Costs of higher education are spiraling up, and people are running scared – Universities for fear of being “found out”.  Students for fear of being “left out”.  Families for being “sold out”.  And state houses for being “tapped out”.  At the heart of the matter is simply this question, are people putting in more than they are getting out?

The answer is not as straightforward as it may seem.  The Chivas Regal effect suggests that when people pay more, they perceive that they have gotten more, even if evidence does not support that contention.  Eric Larson in Time on June 24, 2001, lamented the rapidly increasing costs of university attendance.  To make the point he said, To help make ends meet, Penn threw open its doors to vermin like me, admitting 4,491 students, a thousand more than in 1970.”  The implication, possibly an over-simplification, was that, in order to boost revenue, standards were lowered and prices were increased, while quality and value remained stagnant.

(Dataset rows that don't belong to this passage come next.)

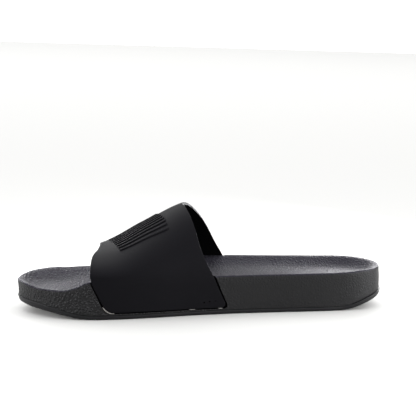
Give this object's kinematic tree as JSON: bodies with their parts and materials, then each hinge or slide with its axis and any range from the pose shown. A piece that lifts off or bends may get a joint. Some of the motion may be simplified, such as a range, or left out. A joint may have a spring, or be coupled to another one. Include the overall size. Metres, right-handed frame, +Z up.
{
  "type": "sport slide sandal",
  "caption": "Black one-strap sport slide sandal, a right shoe, with a cupped foam footbed, a thin rubber outsole and a broad moulded strap.",
  "frame": {"origin": "middle of the shoe's box in plan, on the floor that the sole stands on", "axes": "+Z up, -X towards the toe, +X towards the heel, -Y towards the inner side of the foot"},
  "size_m": [0.2902, 0.0972, 0.078],
  "materials": {
    "footbed_foam": "matt moulded foam with a fine pebbled grain",
    "outsole_rubber": "matt moulded rubber",
    "strap_rubber": "smooth satin moulded rubber"
  },
  "bodies": {
    "root": {"footbed": "footbed_foam", "outsole": "outsole_rubber", "strap": "strap_rubber"}
  },
  "joints": []
}
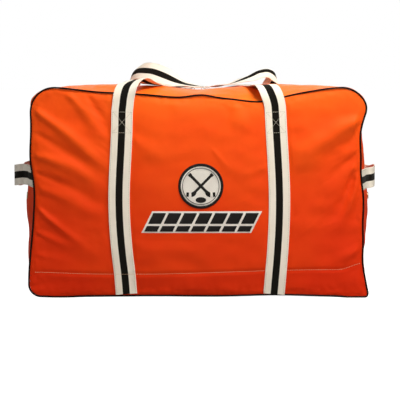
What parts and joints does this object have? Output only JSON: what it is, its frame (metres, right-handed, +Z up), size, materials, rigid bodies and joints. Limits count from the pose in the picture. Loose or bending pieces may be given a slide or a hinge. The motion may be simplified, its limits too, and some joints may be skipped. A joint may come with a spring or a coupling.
{
  "type": "hockey equipment bag",
  "caption": "Large rectangular soft sports bag with a zipped top, piped seams, striped webbing carry handles and grab loops on the ends.",
  "frame": {"origin": "on the floor under the middle of the bag", "axes": "+X to the bag's right end as seen from the front, front panel faces -Y, +Z up"},
  "size_m": [0.9154, 0.4139, 0.5591],
  "materials": {
    "orange_vinyl": "vinyl-coated woven polyester, slight satin sheen",
    "piping_black": "vinyl-covered welt cord",
    "striped_webbing": "woven cotton-like webbing, off-white with a black centre stripe",
    "zipper_tape": "woven polyester tape",
    "zipper_coil": "moulded coil",
    "nickel": "nickel-plated die casting",
    "brass": "plated brass, satin",
    "patch_white": "twill and embroidery",
    "patch_black": "twill and embroidery",
    "liner": "coated lining",
    "board": "corrugated plastic board"
  },
  "bodies": {
    "bag": {"front_panel": "orange_vinyl", "back_panel": "orange_vinyl", "left_end_panel": "orange_vinyl", "right_end_panel": "orange_vinyl", "bottom_panel": "orange_vinyl", "zipper_end_tab_left": "orange_vinyl", "zipper_end_tab_right": "orange_vinyl", "front_piping": "piping_black", "back_piping": "piping_black", "front_strap_left": "striped_webbing", "front_strap_right": "striped_webbing", "back_strap_left": "striped_webbing", "back_strap_right": "striped_webbing", "left_end_strap_front": "striped_webbing", "left_end_strap_back": "striped_webbing", "right_end_strap_front": "striped_webbing", "right_end_strap_back": "striped_webbing", "zipper_stop_left": "nickel", "zipper_stop_right": "nickel", "left_vent_eyelet_front": "brass", "left_vent_eyelet_back": "brass", "left_vent_washer_front": "brass", "left_vent_washer_back": "brass", "right_vent_eyelet_front": "brass", "right_vent_eyelet_back": "brass", "right_vent_washer_front": "brass", "right_vent_washer_back": "brass", "crest_patch": "patch_white", "bar_patch": "patch_black", "bottom_liner": "liner", "bottom_board": "board"},
    "top_flap_front": {"top_flap_front": "orange_vinyl", "zipper_tape_front": "zipper_tape", "zipper_coil_front": "zipper_coil"},
    "top_flap_back": {"top_flap_back": "orange_vinyl", "zipper_tape_back": "zipper_tape", "zipper_coil_back": "zipper_coil"},
    "front_handle": {"front_handle": "striped_webbing"},
    "back_handle": {"back_handle": "striped_webbing"},
    "left_end_handle": {"left_end_handle": "striped_webbing"},
    "right_end_handle": {"right_end_handle": "striped_webbing"},
    "slider_left": {"slider_left": "nickel"},
    "slider_right": {"slider_right": "nickel"},
    "pull_left": {"pull_left": "nickel"},
    "pull_right": {"pull_right": "nickel"}
  },
  "joints": [
    {"name": "unzip", "type": "hinge", "parent": "bag", "child": "top_flap_front", "pos_m": [0, -0.185, 0.474], "axis": [-1, 0, 0], "range_deg": [0, 75], "deforming": ["zipper_tape_front", "zipper_coil_front"]},
    {"name": "back_flap_fold", "type": "hinge", "parent": "bag", "child": "top_flap_back", "pos_m": [0, 0.185, 0.474], "axis": [1, 0, 0], "range_deg": [0, 75], "deforming": ["zipper_tape_back", "zipper_coil_back"]},
    {"name": "slider_left_run", "type": "slide", "parent": "bag", "child": "slider_left", "axis": [-0.9996, 0, 0.0292], "range_m": [0, 0.2701]},
    {"name": "slider_right_run", "type": "slide", "parent": "bag", "child": "slider_right", "axis": [0.9996, 0, 0.0292], "range_m": [0, 0.2701]},
    {"name": "pull_left_lift", "type": "hinge", "parent": "slider_left", "child": "pull_left", "pos_m": [-0.0135, 0, 0.49843], "axis": [0, 1, 0], "range_deg": [0, 100]},
    {"name": "pull_right_lift", "type": "hinge", "parent": "slider_right", "child": "pull_right", "pos_m": [0.0135, 0, 0.49843], "axis": [0, -1, 0], "range_deg": [0, 100]},
    {"name": "front_handle_swing", "type": "hinge", "parent": "bag", "child": "front_handle", "pos_m": [0, -0.196, 0.49014], "axis": [1, 0, 0], "range_deg": [0, 170]},
    {"name": "back_handle_swing", "type": "hinge", "parent": "bag", "child": "back_handle", "pos_m": [0, 0.196, 0.49014], "axis": [-1, 0, 0], "range_deg": [0, 170]},
    {"name": "left_end_handle_tilt", "type": "hinge", "parent": "bag", "child": "left_end_handle", "pos_m": [-0.4238, 0, 0.285], "axis": [0, 1, 0], "range_deg": [-20, 20]},
    {"name": "right_end_handle_tilt", "type": "hinge", "parent": "bag", "child": "right_end_handle", "pos_m": [0.4238, 0, 0.285], "axis": [0, -1, 0], "range_deg": [-20, 20]}
  ],
  "couplings": [
    {"joint": "back_flap_fold", "follows": "unzip", "ratio": 1},
    {"joint": "slider_left_run", "follows": "unzip", "m_per_rad": 0.20626},
    {"joint": "slider_right_run", "follows": "unzip", "m_per_rad": 0.20626}
  ]
}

We don’t like talking about universities that way.  The idea that Ben Franklin’s Publick Academy of Philadelphia, now the University of Pennsylvania, would stoop to such levels is unthinkable in polite society.

But they did, and they’ve had a lot of company.

The issues of the making-ends-meet-challenges of the mid-seventies, pale by comparison to the making-ends-meet debacle of the early 21st century, when the Chivas Regal effect gained steam with a vengeance. College officials nationwide equated high cost with high quality, and sold that idea hard.  It was wise to buy the best degree possible.  If you couldn’t afford the price, you were encouraged to mortgage your future based on a reputation that, it later turned out, was no longer deserved.  But “THE BEST” was always easy to spot:  It had the highest price tag.

Maybe, maybe not.

A careful analysis of the correlation of college quality and alumni earning potential a reasonable concern as costs increase would test the value proposition of colleges.  The hypothesis that higher costs equate to greater earnings might be justified.  A study by Liang Zhang, Do measures of College Quality Matter?  The effect of College Quality on Graduate’ Earnings, sheds some light on the question.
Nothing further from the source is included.